begin Data shown

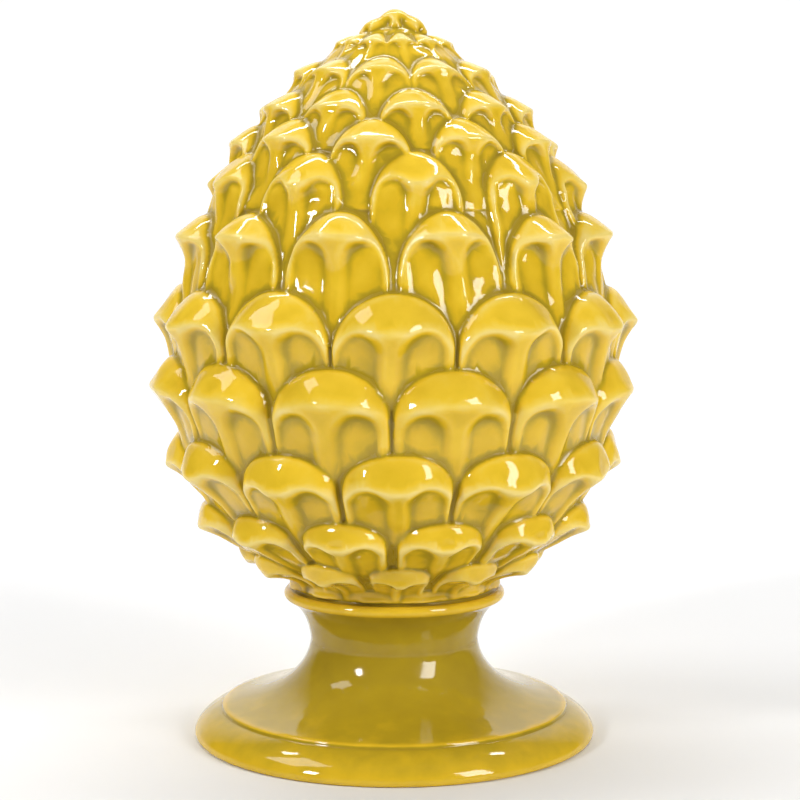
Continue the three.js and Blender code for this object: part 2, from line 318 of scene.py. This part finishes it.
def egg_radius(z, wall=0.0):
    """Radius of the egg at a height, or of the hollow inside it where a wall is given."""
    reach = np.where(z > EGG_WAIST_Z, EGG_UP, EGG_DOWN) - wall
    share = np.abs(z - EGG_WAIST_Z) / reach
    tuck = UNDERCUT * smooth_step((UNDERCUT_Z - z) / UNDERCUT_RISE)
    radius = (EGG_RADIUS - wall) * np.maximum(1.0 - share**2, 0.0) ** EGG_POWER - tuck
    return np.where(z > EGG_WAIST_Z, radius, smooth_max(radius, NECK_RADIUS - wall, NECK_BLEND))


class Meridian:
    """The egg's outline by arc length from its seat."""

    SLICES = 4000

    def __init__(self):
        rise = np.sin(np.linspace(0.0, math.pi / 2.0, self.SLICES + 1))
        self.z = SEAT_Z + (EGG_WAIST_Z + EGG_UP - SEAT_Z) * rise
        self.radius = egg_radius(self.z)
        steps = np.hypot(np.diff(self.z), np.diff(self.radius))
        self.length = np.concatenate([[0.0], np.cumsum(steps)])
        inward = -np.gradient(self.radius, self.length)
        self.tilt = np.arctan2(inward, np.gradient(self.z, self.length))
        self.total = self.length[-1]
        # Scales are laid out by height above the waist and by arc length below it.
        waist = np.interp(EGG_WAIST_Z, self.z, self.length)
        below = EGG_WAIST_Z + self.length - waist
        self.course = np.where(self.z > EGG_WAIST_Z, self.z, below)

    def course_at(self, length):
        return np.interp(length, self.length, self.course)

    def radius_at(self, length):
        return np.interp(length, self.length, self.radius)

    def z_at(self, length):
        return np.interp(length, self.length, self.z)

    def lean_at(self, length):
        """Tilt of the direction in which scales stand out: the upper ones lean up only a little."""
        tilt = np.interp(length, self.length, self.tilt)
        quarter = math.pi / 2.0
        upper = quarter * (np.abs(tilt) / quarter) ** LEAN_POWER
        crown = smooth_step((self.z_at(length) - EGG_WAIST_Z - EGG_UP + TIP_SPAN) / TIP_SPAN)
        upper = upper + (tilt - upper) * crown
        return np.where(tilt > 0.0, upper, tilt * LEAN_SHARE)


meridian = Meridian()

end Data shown

§ Your instructions
Reproduce the whole listing word for word.

§ The output
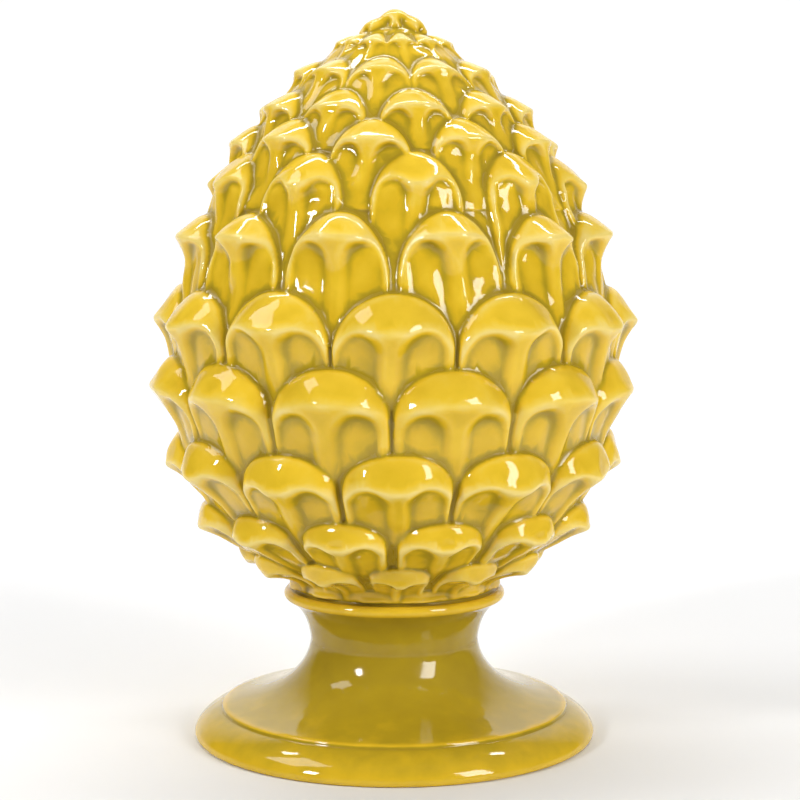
Continue the three.js and Blender code for this object: part 2, from line 318 of scene.py. This part finishes it.
def egg_radius(z, wall=0.0):
    """Radius of the egg at a height, or of the hollow inside it where a wall is given."""
    reach = np.where(z > EGG_WAIST_Z, EGG_UP, EGG_DOWN) - wall
    share = np.abs(z - EGG_WAIST_Z) / reach
    tuck = UNDERCUT * smooth_step((UNDERCUT_Z - z) / UNDERCUT_RISE)
    radius = (EGG_RADIUS - wall) * np.maximum(1.0 - share**2, 0.0) ** EGG_POWER - tuck
    return np.where(z > EGG_WAIST_Z, radius, smooth_max(radius, NECK_RADIUS - wall, NECK_BLEND))


class Meridian:
    """The egg's outline by arc length from its seat."""

    SLICES = 4000

    def __init__(self):
        rise = np.sin(np.linspace(0.0, math.pi / 2.0, self.SLICES + 1))
        self.z = SEAT_Z + (EGG_WAIST_Z + EGG_UP - SEAT_Z) * rise
        self.radius = egg_radius(self.z)
        steps = np.hypot(np.diff(self.z), np.diff(self.radius))
        self.length = np.concatenate([[0.0], np.cumsum(steps)])
        inward = -np.gradient(self.radius, self.length)
        self.tilt = np.arctan2(inward, np.gradient(self.z, self.length))
        self.total = self.length[-1]
        # Scales are laid out by height above the waist and by arc length below it.
        waist = np.interp(EGG_WAIST_Z, self.z, self.length)
        below = EGG_WAIST_Z + self.length - waist
        self.course = np.where(self.z > EGG_WAIST_Z, self.z, below)

    def course_at(self, length):
        return np.interp(length, self.length, self.course)

    def radius_at(self, length):
        return np.interp(length, self.length, self.radius)

    def z_at(self, length):
        return np.interp(length, self.length, self.z)

    def lean_at(self, length):
        """Tilt of the direction in which scales stand out: the upper ones lean up only a little."""
        tilt = np.interp(length, self.length, self.tilt)
        quarter = math.pi / 2.0
        upper = quarter * (np.abs(tilt) / quarter) ** LEAN_POWER
        crown = smooth_step((self.z_at(length) - EGG_WAIST_Z - EGG_UP + TIP_SPAN) / TIP_SPAN)
        upper = upper + (tilt - upper) * crown
        return np.where(tilt > 0.0, upper, tilt * LEAN_SHARE)


meridian = Meridian()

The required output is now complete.